‘SoC 3.0’: Symantec beefs up Asia-Pacific cyber security with expanded Chennai SoC
- 01 August, 2018 12:03
Symantec formally launched its next-generation security operations centre (SoC), expanding its decade old security SoC in Chennai, in the Indian state of Tamil Nadu.
Symantec has doubled the number of security staff to 140 with capacity for an additional 100.
The expanded SoC will continue in its role as part of Symantec’s global network of six SoCs providing 24x7 coverage and also, for the first time, will provided dedicated 24x7 support to Symantec’s Indian customers.
The expansion makes Chennai Symantec’s largest SoC and reinforces India’s key role in Symantec’s operations. The country is home to 2800 Symantec employees including 1500 R&D staff.
Of its six global SoCs, four are in Asia: Sydney, Tokyo, Singapore and Chennai. The others are in Reading in the UK and Herndon Virginia in the USA,
John Lionato, vice president global operations for Symantec’s cyber security services, told Computerworld that that expansion of the SoC represented the latest phase in the company’s seven-year regional investment program.
“We have tripled the Sydney SoC, tripled the Tokyo SoC, built the Singapore SoC and now doubled the Chennai SoC,” Lionato said.
Lionato estimated the additional capacity in the expanded SoC would likely be taken up within two or three years. “The market is creating more demand for us,” he said. “We try and build in capacity for 20 to 50 per cent growth depending on the area.
“The market is creating more demand for us. We are also able to improve productivity by about 11 per cent per year, and that helps us cover the growth.”
Peter Sparkes, Symantec’s senior director for cyber security services in APJ, said the company’s Sydney SoC would soon be at maximum capacity.
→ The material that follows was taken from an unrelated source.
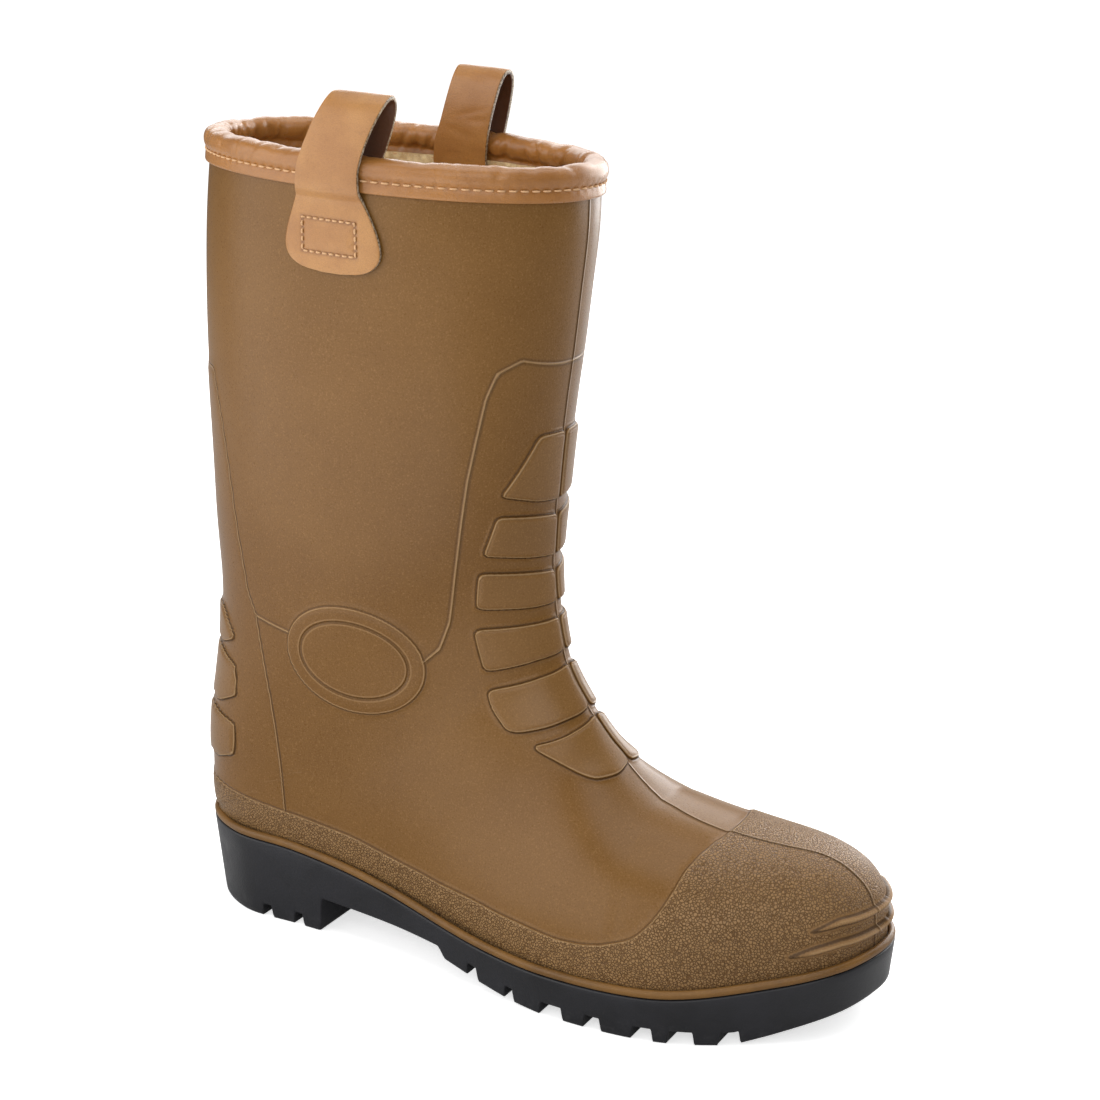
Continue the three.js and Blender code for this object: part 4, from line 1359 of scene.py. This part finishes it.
# Pull loops: two straps of tan leather with raw grey edges, one on each side of the shaft.
# Each is sewn flat on the outside by a rounded tab, stands over the collar as a finger
# loop, and runs down inside the shaft to just below the binding.
strap_thickness = 0.002
strap_width = 0.025
tab_width = 0.04
tab_drop = 0.0395
loop_gap = 0.011
loop_lean = 0.008
roll_out, roll_in = 0.0024, 0.0053
strip_thickness = 0.0014
outer_drop, inner_drop = 0.0088, 0.012
on_shaft = clearance + strap_thickness / 2
over_roll = roll_out + on_shaft + 0.0004
inside_wall = -wall_thickness - on_shaft - 0.0005
inside_strip = -wall_thickness - clearance - 1.3 * strip_thickness - on_shaft - 0.0003
inside_roll = -wall_thickness - roll_in - on_shaft - 0.0007


def strap_route(rise):
    return columns("up out half lean", [
        [-tab_drop, on_shaft, 0.18 * tab_width, 0.25 * loop_lean],
        [-0.97 * tab_drop, on_shaft, 0.33 * tab_width, 0.2 * loop_lean],
        [-0.91 * tab_drop, on_shaft, 0.44 * tab_width, 0.15 * loop_lean],
        [-0.81 * tab_drop, on_shaft, 0.5 * tab_width, 0.12 * loop_lean],
        [-0.66 * tab_drop, on_shaft, 0.49 * tab_width, 0.07 * loop_lean],
        [-0.48 * tab_drop, on_shaft, 0.43 * tab_width, 0],
        [-outer_drop - 0.0037, on_shaft + 0.0002, 0.58 * strap_width, -0.1 * loop_lean],
        [-outer_drop, on_shaft + strip_thickness + 0.0006, 0.54 * strap_width, -0.12 * loop_lean],
        [-0.28 * outer_drop, over_roll, 0.52 * strap_width, -0.1 * loop_lean],
        [0.08 * rise, over_roll, 0.51 * strap_width, 0],
        [0.36 * rise, over_roll - 0.06 * loop_gap, strap_width / 2, 0.25 * loop_lean],
        [0.67 * rise, over_roll - 0.23 * loop_gap, strap_width / 2, 0.57 * loop_lean],
        [0.88 * rise, over_roll - 0.45 * loop_gap, strap_width / 2, 0.82 * loop_lean],
        [0.99 * rise, over_roll - 0.73 * loop_gap, strap_width / 2, 0.95 * loop_lean],
        [0.99 * rise, over_roll - 1.03 * loop_gap, strap_width / 2, loop_lean],
        [0.86 * rise, over_roll - 1.28 * loop_gap, strap_width / 2, 0.95 * loop_lean],
        [0.59 * rise, inside_roll - 0.0014, strap_width / 2, 0.75 * loop_lean],
        [0.27 * rise, inside_roll - 0.0012, strap_width / 2, 0.45 * loop_lean],
        [0, inside_roll, 0.52 * strap_width, 0.17 * loop_lean],
        [-0.58 * inner_drop, inside_roll + 0.0018, 0.52 * strap_width, 0],
        [-inner_drop - 0.0005, inside_strip, 0.52 * strap_width, 0],
        [-inner_drop - 0.004, inside_wall - 0.0005, 0.52 * strap_width, 0],
        [-inner_drop - 0.009, inside_wall, 0.52 * strap_width, 0],
    ])


def rim_turn(x, side):
    """Turn of the rim beside x on one side."""
    dense = np.linspace(0.02, 0.48, 600)
    return side_turn(np.interp(-x, -skin(rim_top, dense)[:, 0], dense), side)


def strap_finish():
    finish = leather_finish("tan_strap_leather", tone(188, 134, 72), tone(168, 114, 58), 0.34)
    cut, back, sewn = (finish.stored(name) for name in ("cut_edge", "flesh_side", "sewn_line"))
    face = finish.surface.inputs["Base Color"].links[0].from_socket
    rough = finish.noise(1100.0, 4.0, 0.75)
    colour = finish.paint(face, tone(104, 60, 26), sewn, 0.65)
    colour = finish.paint(colour, tone(84, 50, 32), finish.ramp(back, 0.3, 0.7, 0.0, 0.92))
    fray = finish.blend(finish.ramp(rough, 0.4, 0.6), tone(92, 74, 56), tone(206, 190, 164))
    finish.set_surface(Base_Color=finish.blend(finish.ramp(cut, 0.35, 0.75), colour, fray))
    return finish.material


def make_loop(name, side, middle, rise, node):
    route = strap_route(rise)
    length = lengths_along(np.hypot(np.diff(route["up"]), np.diff(route["out"])))
    run = np.linspace(0, length[-1], 210)
    up, out, half, lean = (along_curve(length, route[n], run) for n in ("up", "out", "half", "lean"))
    half[0] = 0.12 * tab_width
    way = unit(np.stack([np.gradient(out), np.gradient(up)], axis=1))
    face = np.linspace(-0.985, 0.985, 61)
    level = np.ones_like(face)
    flat = np.concatenate([face, [1.0, 1.0], face[::-1], [-1.0, -1.0]])
    thick = np.concatenate([level, [0.55, -0.55], -level, [-0.55, 0.55]]) * strap_thickness / 2
    chance = np.random.RandomState(5 + side)
    wave = np.zeros((len(run), len(flat)))
    for _ in range(16):
        at = chance.uniform(tab_drop, length[-1] - 0.012)
        place, slope = chance.uniform(-1, 1), chance.uniform(-0.004, 0.004)
        gap = run[:, None] - at - slope * flat[None, :]
        wave -= chance.uniform(0.00008, 0.00026) * np.exp(-(gap / 0.0016) ** 2) * np.exp(
            -((flat[None, :] - place) / 0.5) ** 2)
    box_low, box_high, box_half = 0.0070, 0.0195, 0.0113
    down = run[:, None]
    across = flat[None, :] * half[:, None]
    sewn = np.maximum(np.abs(down - (box_low + box_high) / 2) - (box_high - box_low) / 2,
                      np.abs(across + 0.0006) - box_half)
    wave -= 0.00028 * np.exp(-(sewn / 0.0009) ** 2)
    wave += 0.00025 * (sewn < -0.0012) * step_up(0.0012, 0.004, -sewn)
    crown = -0.00022 * np.abs(flat[None, :]) ** 8 * np.ones_like(wave)
    wave = np.where((thick > 0)[None, :], wave + crown, 0)
    side_out = thick[None, :] + wave
    x = middle + lean[:, None] + across
    points = rim_points(rim_turn(x, side), out[:, None] + way[:, 1:2] * side_out,
                        up[:, None] - way[:, 0:1] * side_out)
    values = {"cut_edge": np.tile(np.abs(flat) > 0.99, len(run)),
              "flesh_side": np.tile(thick < 0, len(run)),
              "sewn_line": np.exp(-(sewn / 0.0008) ** 2) * (thick > 0)[None, :]}
    strap = make_piece(name, points, tube_faces(numbered(points)), strap_leather,
                       sharp=60, values=values)
    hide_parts(node)
    corner = np.array([[-box_half, box_low], [box_half, box_low],
                       [box_half, box_high], [-box_half, box_high]])
    steps = np.linspace(0, 1, 24, endpoint=False)[:, None]
    path = np.concatenate([a + (b - a) * steps for a, b in zip(corner, np.roll(corner, -1, axis=0))])
    stitch_up = np.interp(path[:, 1], run, up)
    stitch_x = middle + np.interp(path[:, 1], run, lean) + path[:, 0] - 0.0006
    turn = rim_turn(stitch_x, side)
    face_out = on_shaft + strap_thickness / 2 - 0.00022
    base, beyond = (rim_points(turn, face_out + more, stitch_up) for more in (0, 0.01))
    points, faces = stitches(base, beyond - base, 0.0029, 0.0021, 0.00042)
    make_piece(name + "_stitches", points, faces, cream_thread)


strap_leather = strap_finish()
make_loop("pull_loop_near", -1, 0.0985, 0.0255, "pull_loop_outer")
make_loop("pull_loop_far", 1, 0.095, 0.029, "pull_loop_inner")


# Studio: a plain pale floor under the boot, soft light from large panels round it,
# and a camera at the photograph's angle.
def floor_finish():
    """White sheet with a painted glow for the camera, dimmer near the boot, that throws back only a
    little light.
    """
    finish = Finish("pale_floor")
    tint = finish.blend(finish.noise(2.0, 2.0), tone(244, 244, 244), tone(248, 248, 248))
    seen = finish.node("ShaderNodeLightPath").outputs["Is Camera Ray"]
    away = finish.node("ShaderNodeVectorMath", finish.place)
    away.operation = "LENGTH"
    # Painted glow: seen by the camera the floor glows white, dimmest within 0.4 m of the boot and
    # full white past 2 m; other rays see a faint grey glow.
    far_off = finish.ramp(away.outputs["Value"], 0.4, 2.0)
    white = finish.blend(far_off, tone(205, 205, 205), tone(248, 248, 248))
    glow = finish.blend(seen, tone(40, 40, 40), white)
    sheet = finish.blend(seen, tone(195, 195, 195), tint)
    finish.set_surface(Base_Color=sheet, Roughness=0.9, Specular_IOR_Level=0.1,
                       Emission_Color=glow, Emission_Strength=1.0)
    return finish.material


def make_floor():
    reach = 60.0
    mesh = bpy.data.meshes.new("studio_floor")
    corners = [(-reach, -reach, 0), (reach, -reach, 0), (reach, reach, 0), (-reach, reach, 0)]
    mesh.from_pydata(corners, [], [(0, 1, 2, 3)])
    mesh.materials.append(floor_finish())
    ground = bpy.data.objects.new("studio_floor", mesh)
    bpy.context.scene.collection.objects.link(ground)


def add_light(name, place, aim, size, power):
    lamp = bpy.data.lights.new(name, "AREA")
    lamp.shape = "RECTANGLE"
    lamp.size, lamp.size_y = size
    lamp.energy = power
    holder = bpy.data.objects.new(name, lamp)
    holder.location = place
    holder.rotation_mode = "QUATERNION"
    holder.rotation_quaternion = (Vector(aim) - Vector(place)).to_track_quat("-Z", "Y")
    bpy.context.scene.collection.objects.link(holder)


def make_camera():
    azimuth, pitch = math.radians(29.376), math.radians(17.047)
    focal_pixels, frame_pixels = 2075.9, 1100
    lens = bpy.data.cameras.new("photo_camera")
    lens.sensor_width = 36.0
    lens.lens = focal_pixels / frame_pixels * lens.sensor_width
    lens.clip_start, lens.clip_end = 0.01, 50
    holder = bpy.data.objects.new("photo_camera", lens)
    holder.location = (0.50251, -0.67918, 0.40946)
    look = Vector((-math.sin(azimuth) * math.cos(pitch), math.cos(azimuth) * math.cos(pitch),
                   -math.sin(pitch)))
    holder.rotation_mode = "QUATERNION"
    holder.rotation_quaternion = look.to_track_quat("-Z", "Y")
    bpy.context.scene.collection.objects.link(holder)
    bpy.context.scene.camera = holder


make_floor()
boot_middle = (0.08, 0, 0.16)
for panel_name, place, size, power in (
        ("left_panel", (-1.05, -0.64, 0.5), (0.8, 1.2), 4.7),
        ("left_front_panel", (-0.44, -1.19, 0.6), (1.0, 1.2), 6.3),
        ("front_panel", (0.864, -1.394, 0.9), (1.2, 1.2), 8.6),
        ("right_panel", (0.916, 0.996, 0.6), (0.6, 1.2), 8),
        ("right_back_panel", (0.25, 1.29, 0.6), (0.6, 1.2), 12),
        ("back_panel", (-0.6, 1.22, 0.9), (1.4, 0.8), 8),
        ("top_panel", (0.08, 0.001, 1.7), (1.5, 1.5), 14)):
    add_light(panel_name, place, boot_middle, size, power)
add_light("low_panel", (-0.35, -0.68, 0.004), (-0.35, -0.679, 1.0), (1.3, 0.8), 4.0)
make_camera()


def make_studio_air():
    """Plain white behind the boot, and a dimmer glow on it from all round."""
    world = bpy.data.worlds.new("studio_air")
    world.use_nodes = True
    tree = world.node_tree
    seen = tree.nodes.new("ShaderNodeLightPath").outputs["Is Camera Ray"]
    glow = tree.nodes.new("ShaderNodeMapRange")
    tree.links.new(seen, glow.inputs["Value"])
    glow.inputs["To Min"].default_value = 0.2
    glow.inputs["To Max"].default_value = 1.0
    backdrop = tree.nodes["Background"]
    backdrop.inputs["Color"].default_value = (1, 1, 1, 1)
    tree.links.new(glow.outputs["Result"], backdrop.inputs["Strength"])
    bpy.context.scene.world = world


make_studio_air()
bpy.context.scene.view_settings.view_transform = "Standard"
The current centre, opened in August 2014 was double the capacity of its predecessor.
Marc Andrews, Symantec’s head of global sales, told Computerworld that the company had additional space in its Chennai facility that could be converted to a SoC quite rapidly and the real limit to growth was talent acquisition. “The war for talent is extreme,” he said.
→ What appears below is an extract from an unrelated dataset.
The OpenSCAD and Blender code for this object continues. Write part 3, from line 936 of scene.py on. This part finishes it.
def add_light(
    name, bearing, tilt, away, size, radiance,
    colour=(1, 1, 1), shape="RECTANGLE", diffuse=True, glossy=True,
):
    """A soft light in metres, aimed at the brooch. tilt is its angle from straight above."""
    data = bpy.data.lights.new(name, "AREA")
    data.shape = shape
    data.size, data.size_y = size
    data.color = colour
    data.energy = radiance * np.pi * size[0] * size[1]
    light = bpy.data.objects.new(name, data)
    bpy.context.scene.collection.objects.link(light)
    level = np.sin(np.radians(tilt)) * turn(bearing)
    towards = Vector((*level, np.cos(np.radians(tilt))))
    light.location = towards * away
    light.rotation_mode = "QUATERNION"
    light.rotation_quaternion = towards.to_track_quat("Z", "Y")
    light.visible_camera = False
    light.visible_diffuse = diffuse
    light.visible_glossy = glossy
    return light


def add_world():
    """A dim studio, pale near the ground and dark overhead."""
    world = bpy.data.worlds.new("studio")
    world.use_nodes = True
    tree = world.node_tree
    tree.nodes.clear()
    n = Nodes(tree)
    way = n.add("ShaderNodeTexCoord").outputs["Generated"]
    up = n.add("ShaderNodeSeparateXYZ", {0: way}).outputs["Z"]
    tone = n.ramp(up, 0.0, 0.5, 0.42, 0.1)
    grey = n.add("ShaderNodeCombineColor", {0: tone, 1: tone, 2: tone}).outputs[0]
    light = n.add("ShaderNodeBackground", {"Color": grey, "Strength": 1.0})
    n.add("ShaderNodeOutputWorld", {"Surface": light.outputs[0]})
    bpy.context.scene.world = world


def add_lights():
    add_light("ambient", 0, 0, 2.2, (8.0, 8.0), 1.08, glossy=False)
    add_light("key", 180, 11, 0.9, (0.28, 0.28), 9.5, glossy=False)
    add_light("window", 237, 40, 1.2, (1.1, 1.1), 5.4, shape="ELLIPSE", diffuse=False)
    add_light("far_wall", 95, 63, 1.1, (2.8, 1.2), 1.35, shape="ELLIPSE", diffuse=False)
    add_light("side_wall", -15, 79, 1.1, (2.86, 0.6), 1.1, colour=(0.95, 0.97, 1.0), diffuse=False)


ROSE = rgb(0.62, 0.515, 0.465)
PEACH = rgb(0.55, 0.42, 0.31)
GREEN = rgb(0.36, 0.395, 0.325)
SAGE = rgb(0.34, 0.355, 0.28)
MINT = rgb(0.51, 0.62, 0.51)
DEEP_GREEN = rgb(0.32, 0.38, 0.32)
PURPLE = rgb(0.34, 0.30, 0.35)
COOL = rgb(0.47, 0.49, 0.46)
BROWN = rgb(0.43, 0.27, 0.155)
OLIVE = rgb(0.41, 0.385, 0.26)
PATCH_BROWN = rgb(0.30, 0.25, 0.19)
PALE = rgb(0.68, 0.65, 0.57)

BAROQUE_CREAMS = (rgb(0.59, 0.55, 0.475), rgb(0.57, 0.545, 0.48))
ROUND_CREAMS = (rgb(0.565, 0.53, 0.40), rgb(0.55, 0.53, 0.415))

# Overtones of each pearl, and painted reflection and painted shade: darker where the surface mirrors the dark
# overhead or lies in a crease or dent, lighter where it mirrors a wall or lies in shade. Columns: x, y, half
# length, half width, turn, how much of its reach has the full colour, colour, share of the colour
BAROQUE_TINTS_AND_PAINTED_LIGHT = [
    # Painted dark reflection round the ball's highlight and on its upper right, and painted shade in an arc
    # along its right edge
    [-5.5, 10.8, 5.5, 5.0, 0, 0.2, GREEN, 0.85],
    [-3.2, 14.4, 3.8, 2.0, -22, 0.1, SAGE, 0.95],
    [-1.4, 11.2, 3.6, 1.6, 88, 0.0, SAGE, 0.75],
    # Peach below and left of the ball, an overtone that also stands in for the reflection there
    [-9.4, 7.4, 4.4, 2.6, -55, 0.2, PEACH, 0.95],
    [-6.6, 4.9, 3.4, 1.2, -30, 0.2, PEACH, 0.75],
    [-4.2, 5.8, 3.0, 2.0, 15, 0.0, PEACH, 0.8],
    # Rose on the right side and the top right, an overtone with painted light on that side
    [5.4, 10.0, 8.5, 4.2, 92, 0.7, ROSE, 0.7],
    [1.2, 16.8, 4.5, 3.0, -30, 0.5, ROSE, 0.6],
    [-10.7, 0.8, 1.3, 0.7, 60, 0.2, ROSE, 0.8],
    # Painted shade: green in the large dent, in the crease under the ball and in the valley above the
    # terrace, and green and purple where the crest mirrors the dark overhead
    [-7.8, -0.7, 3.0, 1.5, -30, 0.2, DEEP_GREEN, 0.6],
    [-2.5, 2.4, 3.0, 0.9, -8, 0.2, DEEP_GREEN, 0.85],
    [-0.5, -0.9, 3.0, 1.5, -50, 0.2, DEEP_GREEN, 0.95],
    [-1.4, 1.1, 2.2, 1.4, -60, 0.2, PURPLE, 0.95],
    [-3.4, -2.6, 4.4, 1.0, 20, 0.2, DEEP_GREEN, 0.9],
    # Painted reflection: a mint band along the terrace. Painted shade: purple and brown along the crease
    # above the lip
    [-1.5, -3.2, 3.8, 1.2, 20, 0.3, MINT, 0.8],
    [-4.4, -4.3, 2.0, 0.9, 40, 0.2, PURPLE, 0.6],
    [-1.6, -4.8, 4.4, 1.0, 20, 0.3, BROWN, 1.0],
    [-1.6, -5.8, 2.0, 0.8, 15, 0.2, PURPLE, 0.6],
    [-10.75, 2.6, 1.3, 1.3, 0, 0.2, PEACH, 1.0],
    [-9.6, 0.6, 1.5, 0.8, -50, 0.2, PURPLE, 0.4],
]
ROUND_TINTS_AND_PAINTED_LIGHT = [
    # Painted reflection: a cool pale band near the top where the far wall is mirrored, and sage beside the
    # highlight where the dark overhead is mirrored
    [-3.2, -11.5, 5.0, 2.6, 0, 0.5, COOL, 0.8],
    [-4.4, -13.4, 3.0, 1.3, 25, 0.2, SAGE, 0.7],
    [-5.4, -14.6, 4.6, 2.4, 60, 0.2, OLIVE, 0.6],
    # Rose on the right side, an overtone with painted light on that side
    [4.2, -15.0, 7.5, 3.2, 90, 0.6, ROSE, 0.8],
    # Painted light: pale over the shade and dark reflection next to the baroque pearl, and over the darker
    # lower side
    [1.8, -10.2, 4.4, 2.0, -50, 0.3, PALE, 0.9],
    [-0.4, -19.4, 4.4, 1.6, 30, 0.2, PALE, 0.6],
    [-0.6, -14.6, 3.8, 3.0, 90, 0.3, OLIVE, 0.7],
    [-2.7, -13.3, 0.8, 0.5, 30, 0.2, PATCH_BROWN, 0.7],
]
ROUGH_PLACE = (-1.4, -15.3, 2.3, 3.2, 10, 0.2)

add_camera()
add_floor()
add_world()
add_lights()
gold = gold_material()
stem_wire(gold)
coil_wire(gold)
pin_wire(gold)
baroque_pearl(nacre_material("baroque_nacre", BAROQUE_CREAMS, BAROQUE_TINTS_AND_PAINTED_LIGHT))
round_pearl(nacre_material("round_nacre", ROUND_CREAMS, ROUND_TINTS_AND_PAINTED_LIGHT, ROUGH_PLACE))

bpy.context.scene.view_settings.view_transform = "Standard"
“There are just not enough people around to cope with the deluge of attacks. That is one reason the expansion makes sense for us. We are able to provide some automation around tracking and investigate that customers cannot afford, or cannot find talent for.”
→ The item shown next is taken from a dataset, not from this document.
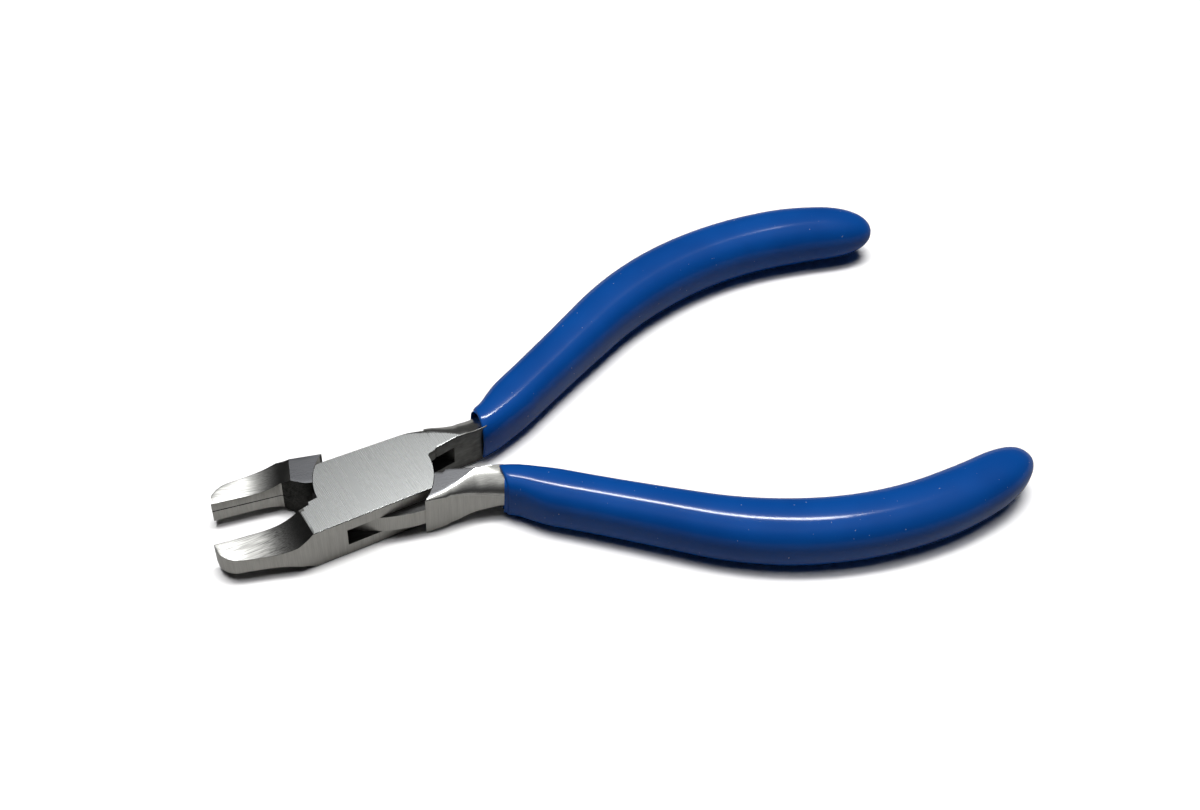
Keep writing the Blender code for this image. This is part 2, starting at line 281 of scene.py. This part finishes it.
OUTER_TILT = ((6.0, 0.0), (8.5, 0.25), (16.0, 0.0))
CREASED = 74
INNER_ROLL = ((1.0, 0.1), (9.0, 0.15), (16.0, 2.4))
INNER_DROP = ((1.0, 0.1), (9.0, 0.15), (16.0, 3.4))


def handle_path():
    """The handle's middle line: neck, bend, straight run and bow. Gives place and heading at a length along it."""
    bend = math.radians(RUN_DIRECTION - NECK_DIRECTION) * NECK_BEND_RADIUS
    bow = math.radians(BOW_TURN) * BOW_RADIUS
    neck = NECK_TURN_AT - NECK_START

    def at(length):
        x, y, heading = NECK_START, NECK_CENTRE, math.radians(NECK_DIRECTION)
        for run, radius in ((neck, None), (bend, NECK_BEND_RADIUS), (RUN_LENGTH, None), (bow, -BOW_RADIUS)):
            step = min(length, run)
            if radius is None:
                x += step * math.cos(heading)
                y += step * math.sin(heading)
            else:
                after = heading + step / radius
                x += radius * (math.sin(after) - math.sin(heading))
                y -= radius * (math.cos(after) - math.cos(heading))
                heading = after
            length -= step
            if length <= 0:
                break
        return x, y, heading

    return at, neck + bend + RUN_LENGTH + bow


PATH, PATH_LENGTH = handle_path()
TANG_LENGTH = PATH_LENGTH - TANG_SHORT_OF_TIP
print("handle", round(PATH_LENGTH, 1), "mm from neck to tip")


def neck_section(length, place, grow=0.0):
    """A section of the neck or tang. A positive grow gives the space round it."""
    x, y, heading = PATH(length)
    half = read(length, TANG_HALF_WIDTH, eased=True) + grow
    tall = read(length, TANG_HALF_HEIGHT, eased=True) + grow
    nx, ny = -math.sin(heading), math.cos(heading)
    near, far = (x - nx * half, y - ny * half), (x + nx * half, y + ny * half)
    inner = (min(half * 0.96, read(length, INNER_ROLL)), min(tall * 0.95, read(length, INNER_DROP)))
    outer_roll = min(2 * half - inner[0] - 0.05, read(length, OUTER_ROLL))
    outer = (outer_roll, min(tall * 0.95, read(length, OUTER_DROP)), CREASED)
    return section(place(near), place(far), (tall, tall - read(length, OUTER_TILT)), inner, outer)


NECK_PLACES = [0.5 + 0.5 * i for i in range(34)] + [17.5 + 2.5 * i for i in range(29)]
NECK_PLACES = [s for s in NECK_PLACES if s < TANG_LENGTH] + [TANG_LENGTH]

# %% [markdown]
# ## The box half
#
# This half is the box of the box joint: two flat cheeks with a slot between them, its near jaw on the left and its
# far handle on the right. One skin runs from the nose to the end of the tang. The places where the other half's
# shoulders sit are then cut away on an arc about the rivet, and the slot is cut through from side to side.

# %% Box half
CHEEK_RADIUS = 9.2
PLATE_NEAR = ((-11.9, 6.42), (6.6, 5.78))
PLATE_FAR = ((3.4, 5.85), (7.9, 5.84), (10.9, 5.5))
NECK_BREAK = 10.93
TONGUE_HALF, SLIDE_GAP = 1.75, 0.1
RIVET_RADIUS = 2.3


def plate_sections(place):
    rings = []
    places = [BOX_JAW["start"], BOX_JAW["start"] + 0.3] + [-11.0 + 0.8 * i for i in range(27)] + [10.6, 10.9]
    for x in places:
        near = place((x, -read(x, PLATE_NEAR)))
        lean = -BOX_JAW["lean"] * (read(x, PLATE_NEAR) + 1.2) if x == BOX_JAW["start"] else 0.0
        far = place((x + lean, read(x, PLATE_FAR)))
        roll, drop = read(x - 10.5, OUTER_ROLL), read(x - 10.5, OUTER_DROP)
        rings.append(section(near, far, (HALF, HALF), FINE_EDGE, (roll, drop)))
    return rings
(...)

Lionato said the decision to expand the Chennai SoC and been driven by availability of talent and by India’s digitisation, which has created a target-rich environment and a new demand for cyber security services.
“We looked at the Indian market and the alternatives we saw were not wonderful from a service perspective,” he said. “We realised with the birth of the Bharti Airtel partnership we could deliver a lot more. And Indian companies needed it. They were under siege: they were not getting a lot of help.”
In August 2017 Bharti Airtel – which at the time was India’s largest telecommunications services provider -- and Symantec formed a partnership to provide cyber security services to businesses in India. Under the terms of the agreement, Airtel became the exclusive cyber security services partner for Symantec in India and a distributor of Symantec’s enterprise security software.
A portion of the 140 staff in the centre will be dedicated to the Airtel partnership.
Andrews told Computerworld that the role played by large Indian IT outsourcing companies in supporting massive digital transformations for major global companies also provided significant new business opportunities for Symantec.
“Having a local presence is a good way to capture that business,” he said. “We have a model where we provide them with source feeds from our SoC, and they contract directly with us as customers.
“They also buy our Deep Site intelligence feed, the biggest civilian source of cyber intelligence in the world.”
The new SoC has been dubbed SoC 3.0, representing the third generation of Symantec SoCs, but Samir Kapuria, general manager cyber security services at Symantec, said there would be no SoC 4.0.
“SoC 1.0, SoC 2.0 and SoC 3.0 represented a waterfall model of evolution. We have now moved to an agile model of continuous development. The pace of attack development is so great that we cannot afford to wait.”
The author attended the opening of Symantec’s new Chennai SoC as a guest of the company.